> [Do this]:
Go through the material below and copy all lines with "object".

> [Material]:

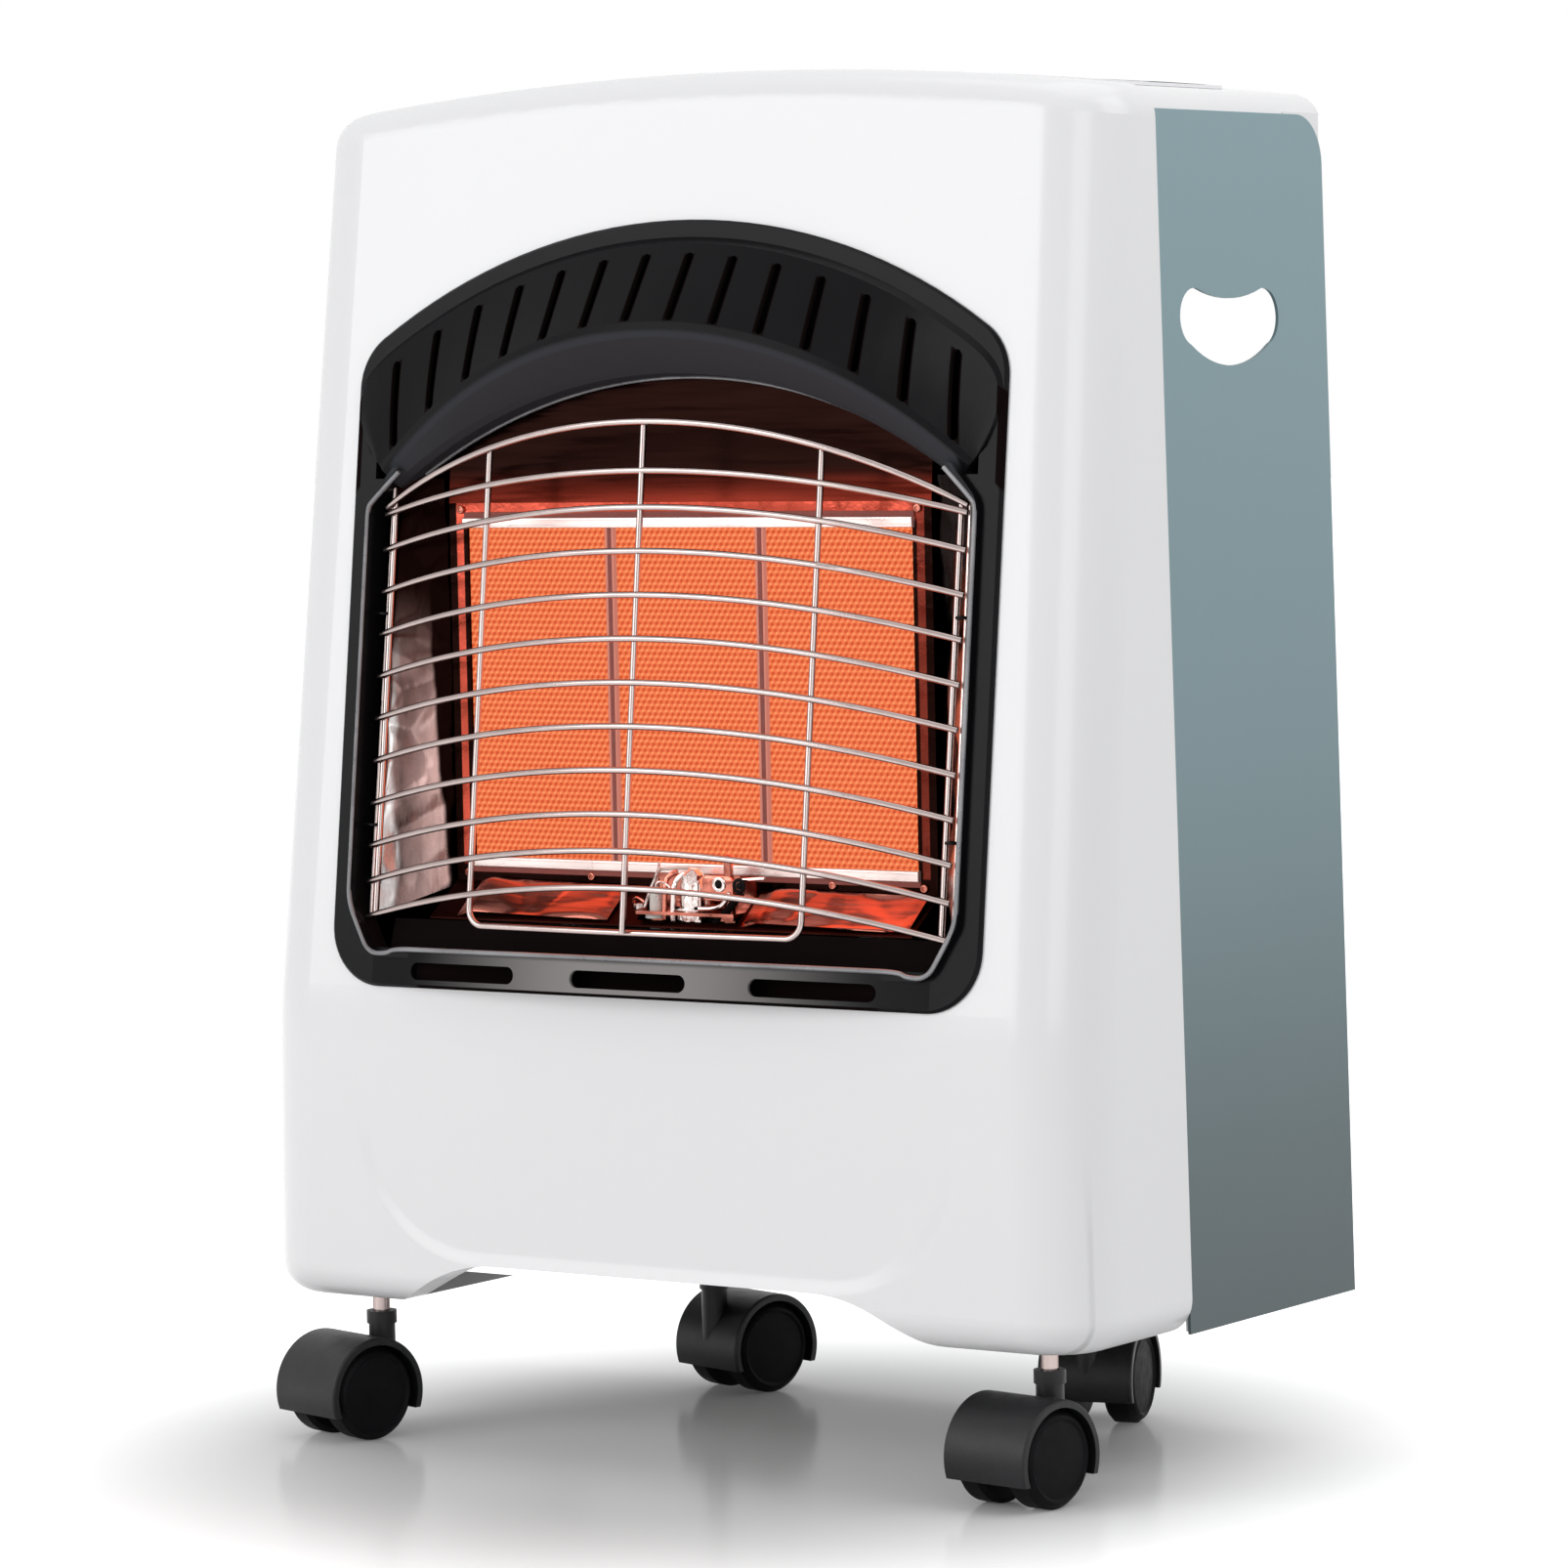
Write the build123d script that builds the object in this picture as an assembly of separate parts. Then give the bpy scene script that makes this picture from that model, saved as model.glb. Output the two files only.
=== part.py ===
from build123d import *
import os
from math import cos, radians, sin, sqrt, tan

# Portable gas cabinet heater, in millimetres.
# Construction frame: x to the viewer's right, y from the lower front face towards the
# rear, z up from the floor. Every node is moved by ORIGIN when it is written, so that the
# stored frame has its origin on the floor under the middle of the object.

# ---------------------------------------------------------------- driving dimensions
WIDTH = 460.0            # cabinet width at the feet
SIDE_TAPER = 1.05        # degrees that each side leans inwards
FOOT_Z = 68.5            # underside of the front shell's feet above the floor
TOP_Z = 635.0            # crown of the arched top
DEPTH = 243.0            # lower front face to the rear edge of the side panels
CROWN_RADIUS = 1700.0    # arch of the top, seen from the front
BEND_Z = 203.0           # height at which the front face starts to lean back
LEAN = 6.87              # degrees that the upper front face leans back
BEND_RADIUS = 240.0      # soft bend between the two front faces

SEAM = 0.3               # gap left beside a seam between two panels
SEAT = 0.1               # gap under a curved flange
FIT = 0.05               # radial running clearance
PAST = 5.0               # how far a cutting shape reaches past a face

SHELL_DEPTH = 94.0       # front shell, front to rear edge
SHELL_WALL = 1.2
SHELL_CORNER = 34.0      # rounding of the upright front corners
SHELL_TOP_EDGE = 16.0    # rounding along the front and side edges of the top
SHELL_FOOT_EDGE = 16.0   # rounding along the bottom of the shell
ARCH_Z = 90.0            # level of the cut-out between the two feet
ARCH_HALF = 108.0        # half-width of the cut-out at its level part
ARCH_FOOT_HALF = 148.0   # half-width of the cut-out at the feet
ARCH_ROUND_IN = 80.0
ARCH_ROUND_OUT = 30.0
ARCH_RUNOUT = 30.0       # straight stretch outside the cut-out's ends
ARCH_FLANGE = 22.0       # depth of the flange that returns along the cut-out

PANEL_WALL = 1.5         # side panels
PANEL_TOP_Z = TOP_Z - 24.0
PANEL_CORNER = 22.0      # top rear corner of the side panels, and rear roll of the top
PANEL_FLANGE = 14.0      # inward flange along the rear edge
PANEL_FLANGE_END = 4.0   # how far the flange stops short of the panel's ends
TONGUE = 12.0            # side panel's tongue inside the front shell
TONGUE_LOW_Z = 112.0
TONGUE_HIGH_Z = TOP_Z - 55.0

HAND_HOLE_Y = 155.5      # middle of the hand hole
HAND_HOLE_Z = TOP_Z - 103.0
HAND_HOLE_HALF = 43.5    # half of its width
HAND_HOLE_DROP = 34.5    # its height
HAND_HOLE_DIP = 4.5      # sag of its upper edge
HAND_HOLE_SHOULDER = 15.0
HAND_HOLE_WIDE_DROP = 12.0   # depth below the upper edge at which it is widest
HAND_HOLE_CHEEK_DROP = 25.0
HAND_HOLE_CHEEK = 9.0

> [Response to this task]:
Write the build123d script that builds the object in this picture as an assembly of separate parts. Then give the bpy scene script that makes this picture from that model, saved as model.glb. Output the two files only.
# stored frame has its origin on the floor under the middle of the object.